Hot, salty tears dripped from her eyes as she turned down the street leading to Saint Anthony’s. Ginger could barely read the sign through her blurry vision, but somehow mustered the capability to park the truck and run inside. Bypassing the front desk, she headed straight for the elevators and punched the button for the fourteenth floor.

Ignoring the flower-toting family staring at her dishevelment with open curiosity, Ginger blinked through her tears at the numbers above the doors as they ticked away, moving so slowly she wanted to scream in frustration. When the doors finally parted, she took off like a shot, her eyes scanning the floor frantically. They finally landed on a desk with an official-looking woman sitting behind it, typing away on a computer.

She didn’t bother wiping her eyes or trying to fix her appearance.

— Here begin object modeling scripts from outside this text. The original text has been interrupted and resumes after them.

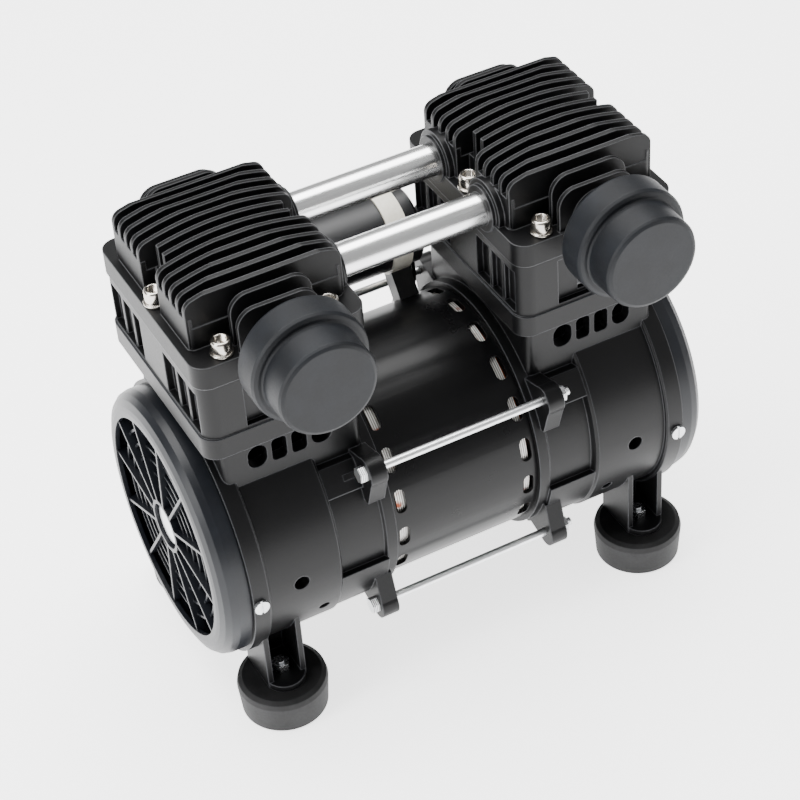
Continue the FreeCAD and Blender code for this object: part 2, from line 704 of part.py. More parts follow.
# two low fins stand across the port's boss at the front, and two at the rear
collars = []
for face, sign in (("front", -1), ("rear", 1)):
    for number, (reach, top) in enumerate(((45.5, "collar_near_top"), (52.3, "collar_far_top"))):
        middle = f"tower_y + {sign * reach}"
        collars.append(slab(
            f"collar_{face}_{number}",
            ("unit_x - collar_half", f"{middle} - fin_thick / 2", "head_top - 40"),
            ("unit_x + collar_half", f"{middle} + fin_thick / 2", top),
            "9", "XZ_Plane"))
collar_trim = box(
    "collar_trim",
    ("unit_x - 30", f"{tower_low_y} - 5", "head_top - 60"),
    ("unit_x + 30", f"{tower_high_y} + 5", "head_top - 1"))
collar_set = cut("head_collars", fuse("head_collars_whole", collars), [collar_trim])
port_bosses = [
    rod("port_boss_front", "port_boss", "port_reach - block_half_y + 3",
        ("unit_x", "tower_y - port_reach", "port_height"), "Y"),
    rod("port_boss_rear", "port_boss", "outlet_reach - block_half_y + 2",
        ("unit_x", "tower_y + block_half_y - 2", "port_height"), "Y"),
]
sockets = []
for name, y in (("front", "tube_front_y"), ("rear", "tube_rear_y")):
    sockets.append(rod(
        f"socket_{name}", "socket_radius", "10", ("socket_face + 2", y, "tube_height"), "X"))
    sockets.append(rod(
        f"socket_lip_{name}", "socket_radius - 2.5", "10", ("socket_face", y, "tube_height"), "X"))

notches = [
    box("notch_inner",
        ("unit_x - block_half_x - 1", "tower_y - notch_half", "head_top"),
        ("unit_x - block_half_x + notch_deep", "tower_y + notch_half", "crest_top + 5")),
    box("notch_outer",
        ("unit_x + block_half_x - notch_deep", "tower_y - notch_half", "head_top"),
        ("unit_x + block_half_x + 1", "tower_y + notch_half", "crest_top + 5")),
]
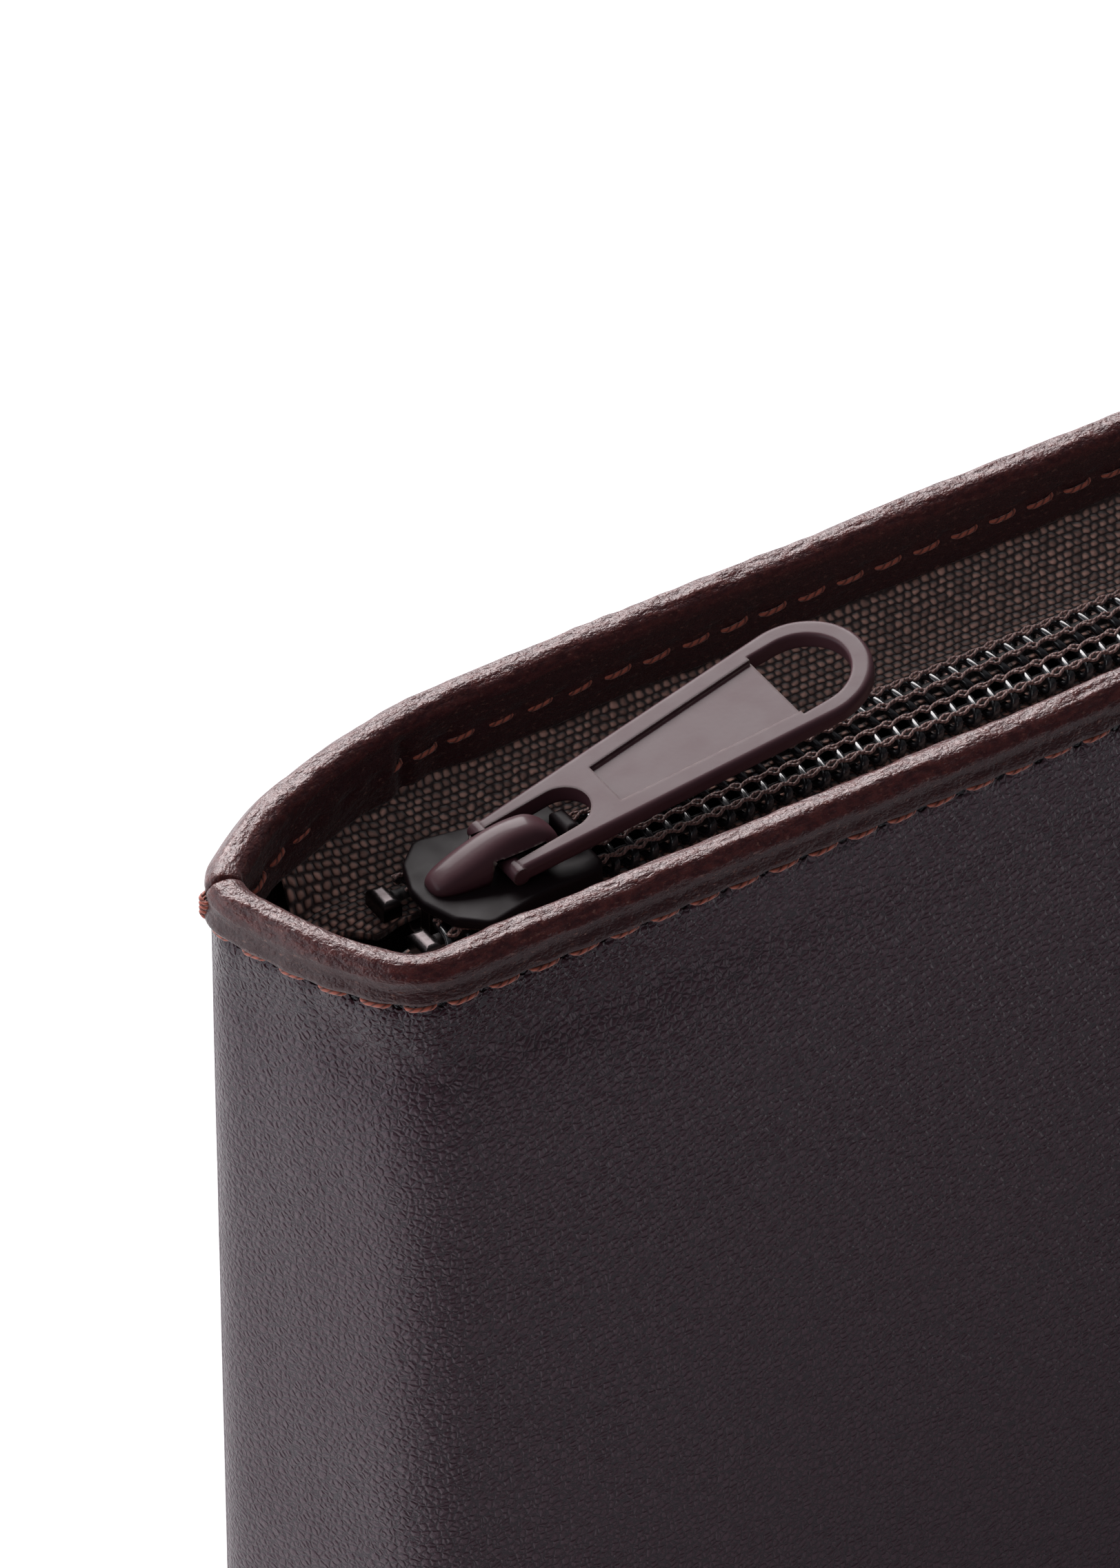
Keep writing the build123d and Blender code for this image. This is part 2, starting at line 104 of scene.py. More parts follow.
floor_half = 3.0
floor_mesh = bpy.data.meshes.new("floor")
floor_mesh.from_pydata(
    [(x * floor_half, y * floor_half, 0) for x, y in ((-1, -1), (1, -1), (1, 1), (-1, 1))],
    [],
    [(0, 1, 2, 3)],
)
floor = bpy.data.objects.new("floor", floor_mesh)
scene.collection.objects.link(floor)
floor_paint = bpy.data.materials.new("pale_floor")
floor_paint.use_nodes = True
floor_paint.node_tree.nodes["Principled BSDF"].inputs["Base Color"].default_value = (0.82, 0.82, 0.83, 1)
floor_paint.node_tree.nodes["Principled BSDF"].inputs["Roughness"].default_value = 0.9
floor_mesh.materials.append(floor_paint)

flag_mesh = bpy.data.meshes.new("black_flag")
flag_mesh.from_pydata([(-1, -0.2, 0), (1.4, -0.2, 0), (1.4, -0.2, 1), (-1, -0.2, 1)], [], [(0, 1, 2, 3)])
flag = bpy.data.objects.new("black_flag", flag_mesh)
scene.collection.objects.link(flag)
flag.visible_camera = flag.visible_diffuse = flag.visible_shadow = False
flag_felt = bpy.data.materials.new("black_felt")
flag_felt.use_nodes = True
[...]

None of it mattered.

“Excuse me. I’m here to see Derek Tyler. Lieutenant Derek Tyler. He’s been shot. Please, I need to see him right away.”

The redhead dressed in scrubs looked bored by Ginger’s plea, taking her time looking up from the screen. “Spell the name.”

Ginger bit back an exasperated groan. She needed to see Derek and this woman clearly didn’t get the urgency. How many lieutenants had come in shot that night that she couldn’t remember him? Jesus, had she even made it in time? How much time had passed since the phone call? It could have been minutes or hours for all she knew. “T-Y-L-E-R. As in, Tyler. Please, I need to see him.”

Long fingernails punched the keyboard slowly. The woman shook her head. “No one has been admitted with that name, miss.”

Ginger finally lost her patience along with any composure she’d managed to keep since entering the hospital. She got angry. And when she got angry, she cried. Hiccupping once, twice, sloppy tears began rolling down her face once more. She leaned over the desk until her face was inches from the redhead.

“Check again. Now. Or I’ll throw this goddamn machine out the window.”

“Ginger?”





Chapter Nineteen


Her heart stopped. Sagging back from the counter, away from the woman’s stunned expression, Ginger turned to see Derek standing at the end of the corridor, underneath a sign that read Waiting Room.

With his ever-present badge clipped to his waist, Derek looked bone-weary, his white shirt wrinkled and speckled with blood. Stubble covered his wide jaw. He looked at her in shock as if he couldn’t believe she stood there, just a short distance away. Her eyes ran over him, taking in every detail, never wanting to forget a single thing about him.

She sobbed. “Oh God. Oh, Derek.”

Ginger’s body shook so severely, she couldn’t run to Derek as fast as she wanted to, but somehow made it to the end of the corridor. She leaped into his open arms, wrapped her body around him, and held on tight. His steady heartbeat drummed against her chest, reassuring her. With her face pressed into his strong shoulder, she wept harder than she could remember.

“Shhh, baby. I’ve got you. It’s going to be okay. God, you’re frozen.”